Rowlett: Is there a connection between our growing homeless population and our crime rate?
Dunning:
Not violent crime. The police tell me that most of the crime involving the homeless are relatively minor crimes: car break-ins, smashed glass, keying cars, public lewdness, aggressive panhandling, maybe sex in the streets. But I’m not aware of assaults or violent crime. I’m not saying it doesn’t occur, only that I’m not aware of it, and the officers say most of these crimes are minor. And while there are some predatory homeless people, they prey on other homeless. And homeless persons are probably more the victims of crimes than the perpetrators.

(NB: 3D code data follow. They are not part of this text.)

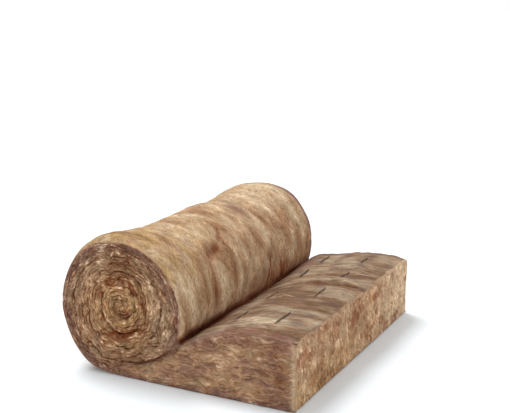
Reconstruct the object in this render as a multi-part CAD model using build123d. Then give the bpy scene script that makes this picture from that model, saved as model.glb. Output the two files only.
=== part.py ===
# A glass wool insulation blanket, part of it still rolled up and the rest laid out flat.
# All lengths are in millimetres. The blanket's width runs along Y and its length along X. It comes
# out from under the roll towards +X and ends at a straight cut. The origin is on the floor, in the
# middle of the blanket's outline as seen from above.

import os
from math import acos, asin, cos, degrees, pi, sqrt

from build123d import *

# The blanket
blanket_width = 1200.0
laid_length = 715.0  # from the roll's axis to the cut end
crown_height = 258.0  # where the laid part has sprung back the most
crown_setback = 115.0  # from the cut end back to the crown

# The roll
roll_radius = 258.5
nip_height = 158.0  # where the roll parts from the laid stretch, above the floor
turn_pitch = 56.0  # thickness of the blanket while it is rolled up
tightest_bend = 30.0  # the seam between two turns stops before it has a smaller radius
waist_depth = 8.0  # how much smaller the roll's radius is along its middle
waist_length = 500.0  # the even stretch of the slimmer middle
flare_length = 250.0  # from there to where the roll is full again, near its ends

# The soft edges of the wool
rim_round = 16.0  # the roll's rims, and along the floor
shoulder_round = 26.0  # the laid part's long upper edges
edge_round = 12.0  # round the cut end
seam_reach = 20.0  # from the middle of a seam to where the wool beside it is level
seam_depth = 22.0
dish_depth = 10.0  # how far the middle of the roll's ends lies behind their outer turn
overlap = 20.0  # how far a tool stands out of the wool that it shapes

# Places, worked out from the sizes above
roll_x = (roll_radius - laid_length) / 2
cut_x = roll_x + laid_length
crown_x = cut_x - crown_setback
nip_x = roll_x + sqrt(roll_radius**2 - (roll_radius - nip_height) ** 2)
end_y = -blanket_width / 2


def level_arc_radius(across, rise):
    # For an arc that starts level and has climbed by rise once it is across away
    return (across**2 + rise**2) / (2 * rise)


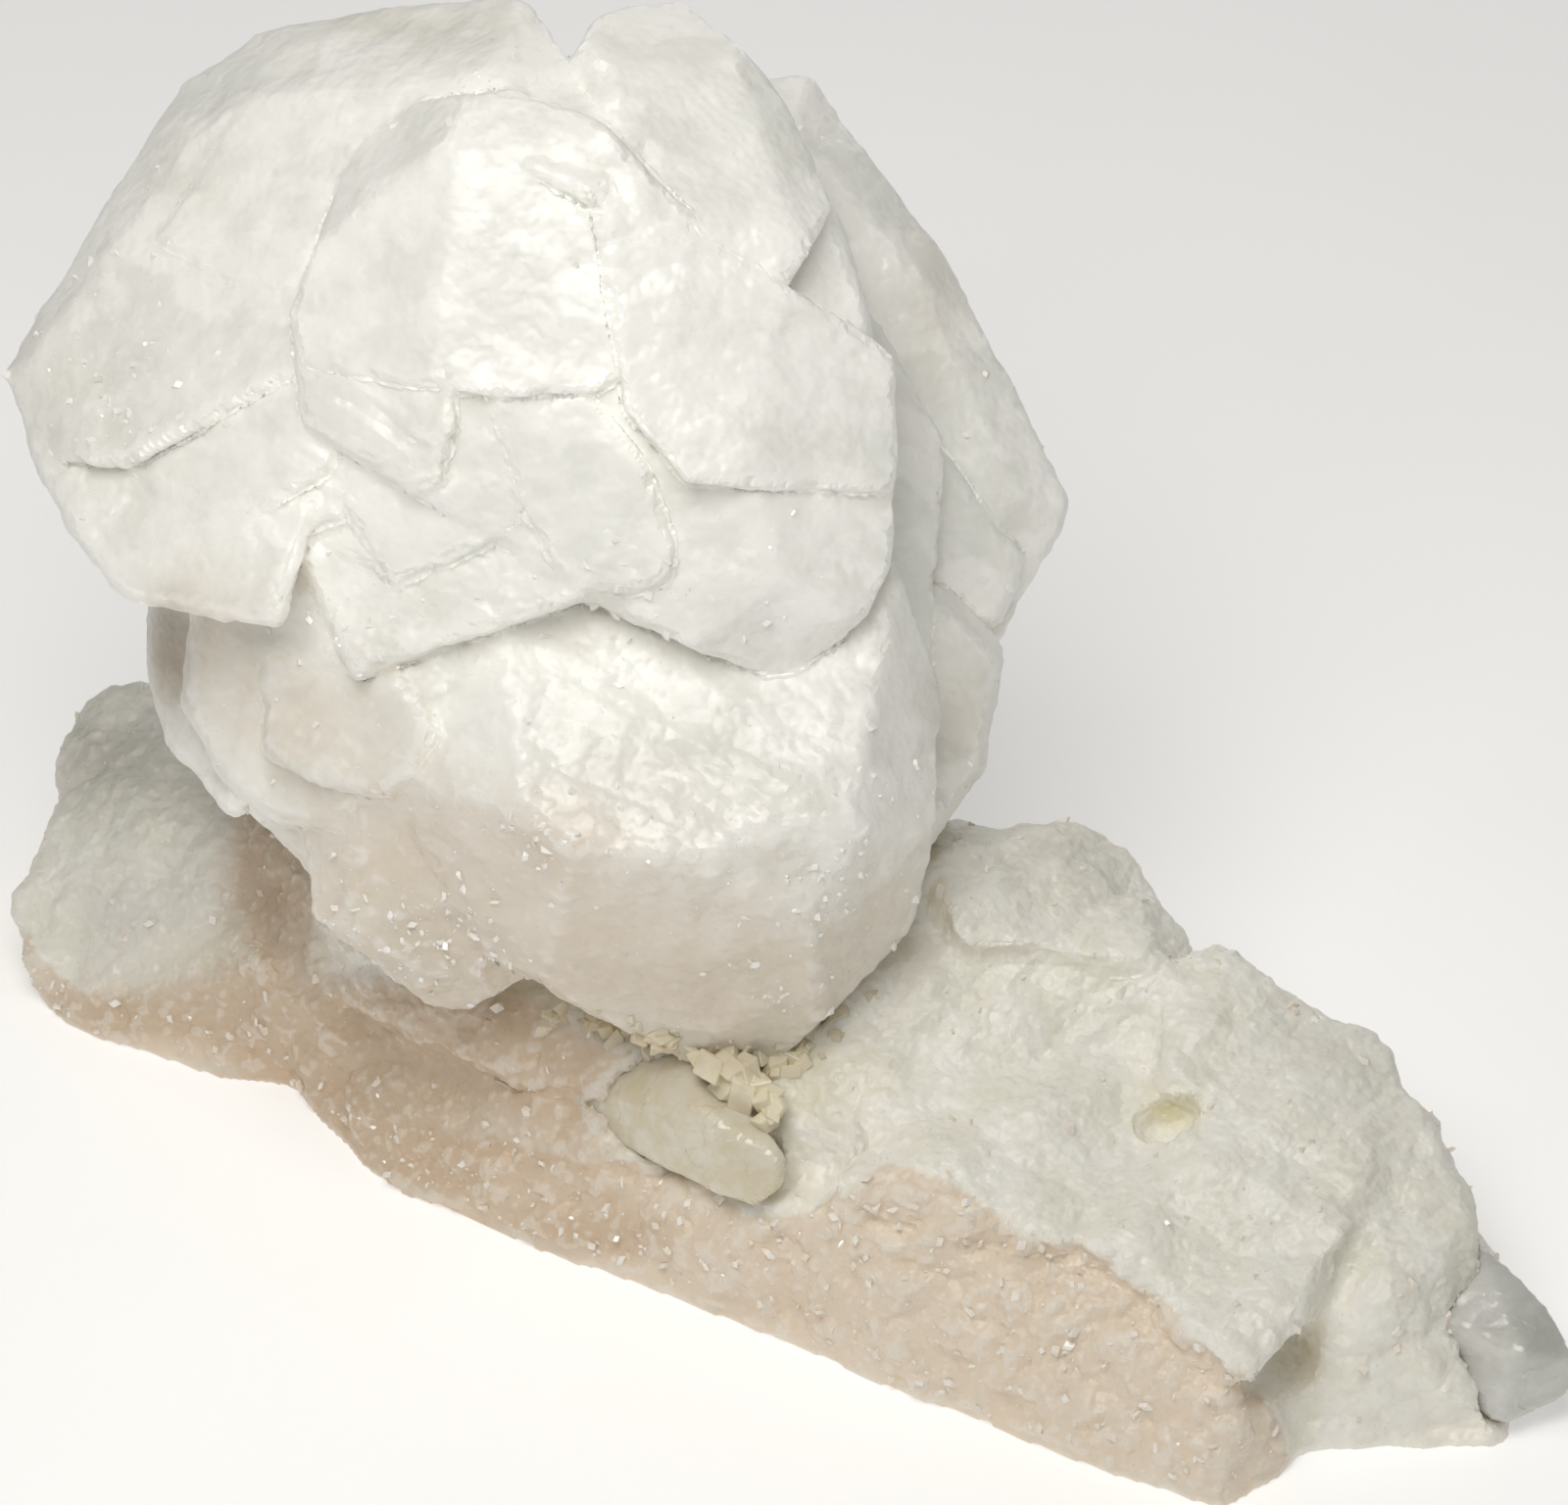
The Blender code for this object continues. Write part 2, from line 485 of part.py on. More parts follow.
LUMPS = {
    "wedge": (
        [(5.4, 51.4, 13.6), (9.4, 51.9, 16.0), (10.3, 53.0, 17.0), (4.6, 48.7, 12.4), (3.4, 46.0, 11.4),
         (4.0, 42.6, 10.6), (5.6, 43.0, 11.2), (7.2, 41.5, 11.4), (9.4, 40.1, 11.2), (1.1, 39.4, 7.6),
         (1.2, 37.1, 5.6), (2.2, 36.0, 5.0), (2.1, 33.7, 2.0), (2.9, 31.9, 0.0), (3.7, 33.5, 3.2),
         (6.0, 29.7, 0.0), (9.8, 28.4, 0.0), (14.2, 27.2, 0.0), (19.0, 26.3, 0.0), (7.8, 32.3, 3.6),
         (12.5, 31.3, 4.0), (16.6, 30.2, 4.0), (14.7, 44.1, 14.6), (15.4, 36.0, 9.4)],
        [(-53.0, -2.0, 0.0), (-52.0, -3.0, 10.0), (-42.0, 6.0, 0.0), (-40.0, 4.0, 12.0)],
    ),
    "valley": (
        [(10.8, 52.4, 17.0), (12.4, 50.0, 16.6), (15.6, 46.0, 14.8), (18.2, 43.8, 15.0),
         (20.2, 40.8, 14.8),
         (20.8, 37.4, 13.8), (24.6, 34.0, 13.6), (27.6, 32.0, 13.6), (30.4, 31.4, 13.8),
         (34.2, 33.6, 15.4),
         (38.4, 31.0, 14.4), (44.0, 28.0, 13.4), (16.4, 39.5, 10.8), (17.2, 34.6, 7.8), (22.6, 31.0, 9.2),
         (30.0, 27.6, 9.8), (38.0, 26.4, 11.0)],
        [(-42.0, 2.0, 4.0), (-38.0, 4.0, 14.0), (-8.0, 8.0, 14.0), (-8.0, 8.0, 4.0)],
    ),
    "chip": (
        [(14.8, 35.6, 9.8), (16.2, 35.2, 10.2), (16.0, 31.8, 6.0), (17.6, 29.6, 4.0), (19.4, 27.4, 2.6),
         (21.8, 27.6, 4.6), (21.6, 29.2, 6.8), (18.8, 32.0, 8.2)],
        [(-36.0, -12.0, 2.0), (-30.0, -12.0, 2.0)],
    ),
    "middle": (
        [(15.6, 35.0, 7.0), (18.0, 30.0, 2.6), (18.9, 25.8, 0.0), (20.6, 23.9, 0.0), (24.4, 20.4, 0.0),
         (24.7, 22.8, 2.4), (29.2, 18.6, 0.0), (29.4, 22.8, 4.4), (32.3, 18.3, 0.0), (35.0, 22.4, 6.6),
         (36.7, 15.0, 0.0), (42.5, 23.0, 9.4), (31.3, 31.6, 10.4), (21.3, 33.0, 8.6), (44.0, 28.4, 13.4)],
        [(-44.0, 8.0, 0.0), (-40.0, 6.0, 12.0), (-20.0, 14.0, 0.0), (-22.0, 12.0, 13.0), (6.0, 13.0, 0.0),
         (2.0, 12.0, 15.0)],
    ),
    "front": (
        [(36.7, 15.6, 0.0), (40.0, 15.2, 0.0), (51.9, 11.4, 0.0), (56.3, 8.8, 0.0), (62.5, 6.1, 0.0),
         (71.9, 1.3, 0.0), (78.1, -0.6, 0.0), (81.7, 1.5, 0.0), (83.5, 3.0, 0.0), (44.0, 21.0, 8.0),
         (53.4, 18.6, 11.0), (57.5, 20.2, 11.6), (62.5, 18.0, 11.0), (66.3, 16.2, 10.6),
         (71.3, 14.4, 10.0),
         (75.4, 11.4, 8.8), (78.4, 7.0, 7.0), (82.0, 6.0, 4.0)],
        [(10.0, 4.0, 0.0), (34.0, 4.0, 0.0), (12.0, 0.0, 12.0), (34.0, -2.0, 9.0)],
    ),
    "lobe": (
        [(59.4, 41.3, 23.4), (62.8, 41.6, 23.4), (65.3, 42.9, 23.4), (69.4, 43.5, 22.0),
         (72.8, 42.0, 21.4),
         (74.0, 39.8, 20.5), (73.6, 36.0, 19.4), (53.1, 32.9, 18.4), (48.8, 27.9, 15.2),
         (47.0, 24.4, 11.6), (56.0, 19.4, 10.0),
         (66.0, 15.4, 8.6), (72.0, 14.0, 8.0)],
        [(-4.0, 7.0, 17.0), (8.0, 12.0, 17.0), (14.0, 14.0, 0.0), (24.0, 11.0, 0.0), (0.0, 4.0, 2.0),
         (25.0, 8.0, 13.0)],
    ),
    "lip": (
        [(52.6, 20.0, 13.4), (55.0, 19.9, 13.4), (55.6, 21.1, 14.0), (57.5, 22.0, 14.6),
         (60.0, 21.3, 14.4),
         (62.5, 19.8, 13.8), (66.3, 17.9, 13.2), (71.3, 16.2, 12.6), (73.8, 17.2, 13.0),
         (75.0, 18.8, 13.6),
         (53.4, 19.4, 11.6), (57.6, 20.9, 12.6), (66.2, 16.8, 11.2), (71.2, 15.1, 10.6)],
        [(10.0, -6.0, 16.4), (22.0, -2.0, 16.0), (30.0, -4.0, 15.0), (12.0, -6.0, 8.0),
         (30.0, -4.0, 8.0)],
    ),
    "ledge": (
        [(60.6, 36.0, 22.4), (66.0, 35.6, 21.6), (73.6, 34.6, 20.4), (73.4, 39.2, 21.0),
         (69.0, 41.0, 22.6),
         (60.0, 39.6, 23.2)],
        [(4.0, 6.0, 14.0), (22.0, 8.0, 12.0)],
    ),
    "right": (
        [(74.6, 34.8, 19.8), (77.4, 36.0, 20.2), (79.0, 35.4, 20.0), (81.6, 33.8, 19.2),
         (84.6, 31.6, 18.2),
         (87.8, 29.7, 17.0), (89.4, 28.4, 15.8), (75.0, 18.6, 13.4), (84.0, 14.0, 12.0),
         (88.0, 22.0, 15.0),
         (79.0, 12.0, 9.0)],
        [(20.0, -4.0, 2.0), (40.0, -8.0, 2.0), (24.0, 13.0, 0.0), (40.0, 10.0, 0.0), (28.0, 11.0, 14.0),
         (39.0, 8.0, 12.0)],
    ),
    "right_plate": (
        [(71.7, 15.4, 11.9), (75.0, 13.0, 11.4), (77.6, 10.4, 10.8), (79.0, 8.4, 10.0), (79.4, 6.6, 8.0),
         (75.2, 12.0, 9.4), (72.0, 14.4, 9.8), (84.0, 13.0, 11.4), (86.0, 18.0, 13.8),
         (78.0, 22.0, 15.0)],
        [(36.0, -6.0, 5.0), (30.0, -6.0, 6.0)],
    ),
    "end": (
        [(87.0, 29.0, 16.0), (89.6, 27.0, 15.6), (91.0, 24.4, 15.0), (92.9, 21.4, 13.6),
         (94.0, 17.9, 12.0),
         (95.0, 15.9, 10.0), (96.4, 8.0, 3.0), (96.0, 3.5, 0.0), (93.8, 3.7, 0.0), (90.0, 4.2, 0.0),
         (86.6, 4.7, 0.0), (84.2, 3.3, 0.0), (83.6, 8.0, 5.0), (88.0, 14.0, 11.0), (86.0, 20.0, 13.4)],
        [(30.0, 4.0, 0.0), (40.0, 10.0, 0.0), (49.0, 6.0, 0.0), (53.0, 1.0, 0.0), (47.0, 4.0, 7.0),
         (40.0, 9.0, 10.0)],
    ),
    "core": (
        [],
        [(-16.0, -20.0, 0.0), (-16.0, 8.0, 0.0), (24.0, -20.0, 0.0), (24.0, 8.0, 0.0), (-12.0, -15.0, 7.0),
         (-12.0, 6.0, 9.0), (20.0, -14.0, 7.0), (20.0, 6.0, 9.0)],
    ),
    "rear": (
        [],
        [(-38.0, 8.0, 0.0), (-24.0, 17.0, 0.0), (-8.0, 19.0, 0.0), (6.0, 15.0, 0.0), (-34.0, 7.0, 15.0),
         (-24.0, 13.0, 19.0), (-10.0, 13.0, 20.0), (1.0, 9.0, 17.0), (-20.0, 0.0, 20.0),
         (-20.0, 0.0, 0.0)],
    ),
    "rear_ledge": (
        [],
        [(-20.0, 19.0, 0.0), (-6.0, 21.5, 0.0), (8.0, 18.0, 0.0), (-16.0, 17.0, 8.0), (-6.0, 18.5, 9.5),
         (6.0, 14.0, 8.0), (-8.0, 8.0, 14.0), (-8.0, 8.0, 0.0)],
    ),
}
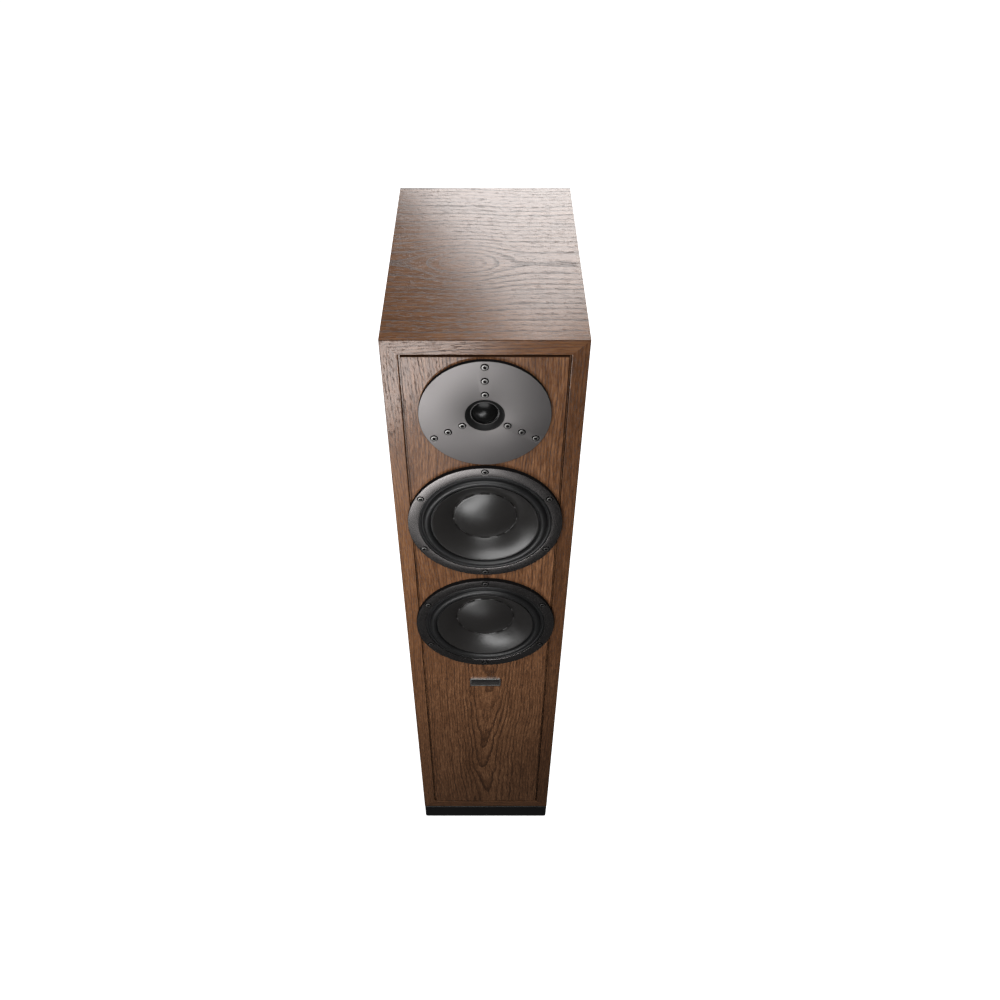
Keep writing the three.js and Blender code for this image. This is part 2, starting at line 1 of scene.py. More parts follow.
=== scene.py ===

Rowlett: Why has the homeless population grown so dramatically?
Dunning:
There are many reasons. About half the chronic homeless have mental health problems while others are alcohol or drug dependent. We have about 600 released prisoners coming back to Dallas every month, or people who are placed on probation, and many of them can’t find jobs and become homeless. And then there are people who are homeless only temporarily because they’ve lost their jobs or can’t pay their rent.

Rowlett: So, is it logical that our homeless population will grow because of the poor people displaced by hurricanes Katrina and Rita?
Dunning:
I’m sure that some of them could become homeless here, but no one really knows. My feeling is that those folks who have jobs will go back to them. Others who find jobs here will stay here. I also asked this question of [City Manager] Mary Suhm. And she has no idea of the impact on the homeless population here, either. But I think it’s logical that most people would like to go back to wherever their home is.

Rowlett: Do you see any lasting impact on Dallas from the hurricane evacuees?
Dunning:
I think there might be a positive impact. So many local people have reached out to help the homeless survivors of the hurricanes in so many ways. They’ve given money, food and clothes, and some have opened their homes and helped find jobs for the people left homeless. So I think these disasters have helped open our eyes to the problems of the homeless and to the fact that being homeless is not always a choice. Things happen that are beyond our control. And I am hearing more from our churches today, saying they want to help with the homeless issues in Dallas. We will be a better city if we can help those who can least help themselves.

Regular D Magazine contributor Tracy Rowlett is a news anchor and managing editor at CBS Channel 11.